Freedom hopes were dashed today for a group of British plane-spotters held in Greece on suspicion of spying.
The 12 Britons, detained on 8 November in the south eastern town of Kalamata, remained in custody after experts from the Greek air force examined intelligence reports on photographs and notebooks belonging to them.
A lawyer for the group, who had hoped that charges might be reduced or dropped altogether, said there was bad news from the report.
Yannis Zacharias said: "It seems that the experts from the air force, in their report, produced findings that not only support the existing charges, but have led the investigating judge to prepare to bring further charges against these people."
A new charge would be trespass at an airfield which no civilian could approach, he said.
They would be brought back before the judge either at the end of this week or next Monday, he said.
Mr Zacharias suggested that their defence should be "individualised".
"I believe the majority of these people had nothing to do with the incidents," he said.
Eleven British and two Dutch men are being held in a prison in Nafplion, 80 miles from Athens. One British woman is in the Korydallos high security prison in the capital's suburbs - the only one in the area with a women's wing.
They were all initially accused of taking photographs of a military air base, but the charges were increased to full-blown espionage after the discovery of notebooks allegedly containing details of two other airfields, including a Nato base at Araxos in southern Greece.
They all deny taking photographs inside a restricted military zone, which carries a maximum 20-year jail sentence in Greece, and is treated harshly because of the country's tense military situation with Turkey.
The judge yesterday deferred his decision for 24 hours while awaiting the experts' report.
Mr Zacharias said yesterday he understood the judge was not prepared to drop the charges as there appeared to be some evidence against the plane-spotters.
The group's lawyers have faced difficulties explaining plane-spotting to the court.

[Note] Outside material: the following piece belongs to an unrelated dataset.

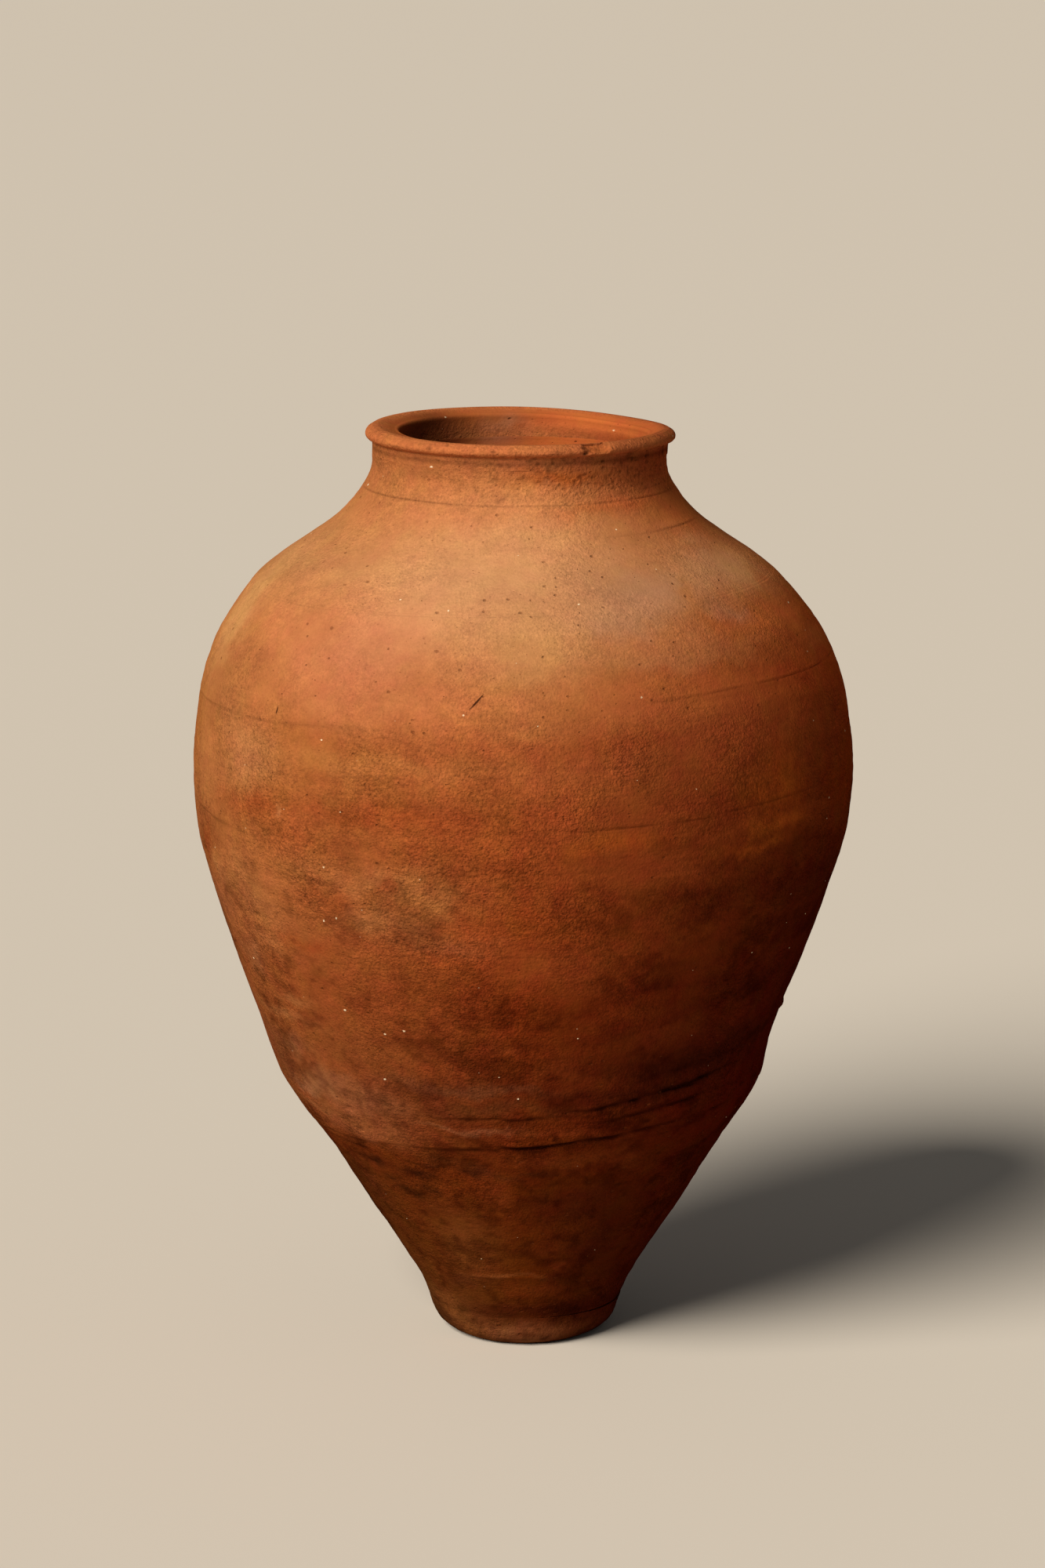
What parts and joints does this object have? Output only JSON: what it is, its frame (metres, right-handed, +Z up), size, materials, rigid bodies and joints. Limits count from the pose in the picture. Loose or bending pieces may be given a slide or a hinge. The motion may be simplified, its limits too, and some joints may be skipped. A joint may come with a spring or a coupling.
{
  "type": "amphora",
  "caption": "Tall handle-less terracotta storage jar: full round shoulders that taper to a small foot, a short neck and a beaded rim round a wide open mouth.",
  "frame": {"origin": "middle of the flat base, on the surface that the jar stands on", "axes": "+Z up along the jar's axis, from the foot to the mouth; +X and +Y level"},
  "size_m": [0.527, 0.527, 0.74],
  "materials": {
    "terracotta_pale": "matte, sandy, fire-flashed pale orange",
    "terracotta_belly": "matte, sandy, orange with brown fire clouds",
    "terracotta_sooted": "matte, sandy, browned and sooted",
    "luting_slip": "matte fired slip"
  },
  "bodies": {
    "root": {"base_disc": "terracotta_sooted", "base_slip": "luting_slip", "foot_coil": "terracotta_sooted", "foot_slip": "luting_slip", "lower_cone": "terracotta_sooted", "cone_slip": "luting_slip", "waist_band": "terracotta_sooted", "band_slip": "luting_slip", "lower_belly": "terracotta_belly", "lower_belly_slip": "luting_slip", "middle_belly": "terracotta_belly", "middle_belly_slip": "luting_slip", "upper_belly": "terracotta_belly", "upper_belly_slip": "luting_slip", "lower_shoulder": "terracotta_pale", "shoulder_slip": "luting_slip", "upper_shoulder": "terracotta_pale", "neck_slip": "luting_slip", "neck_collar": "terracotta_pale", "rim_slip": "luting_slip", "rim_ring": "terracotta_pale"}
  },
  "joints": []
}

Mr Zacharias said it was "not a well-known hobby in Greece".
Grandmother Lesley Coppin, 51, was separated from the others when they were transferred from police holding cells where they were originally held.
Her husband Paul, from Mildenhall, Suffolk, is the boss of Touchdown Tours, the company responsible for arranging the week-long trip.
Greek police have named the Britons as: Peter Norris, 52; Antoni Adamiak, 37; Steven Rush, 38; Andrew Jenkins, 32; Christopher Wilson, 46; Wayne Groves, 38; Graham Arnold, 38; Lesley Coppin, 51; Michael Keane, 57; Gary Fagan, 28; Paul Coppin, 45; Michael Bursell 47.
Lesley Coppin's sister Dierdre Bowden said today: "My reaction to this is total shock. This isn't what we were expecting at all. I just can't understand it."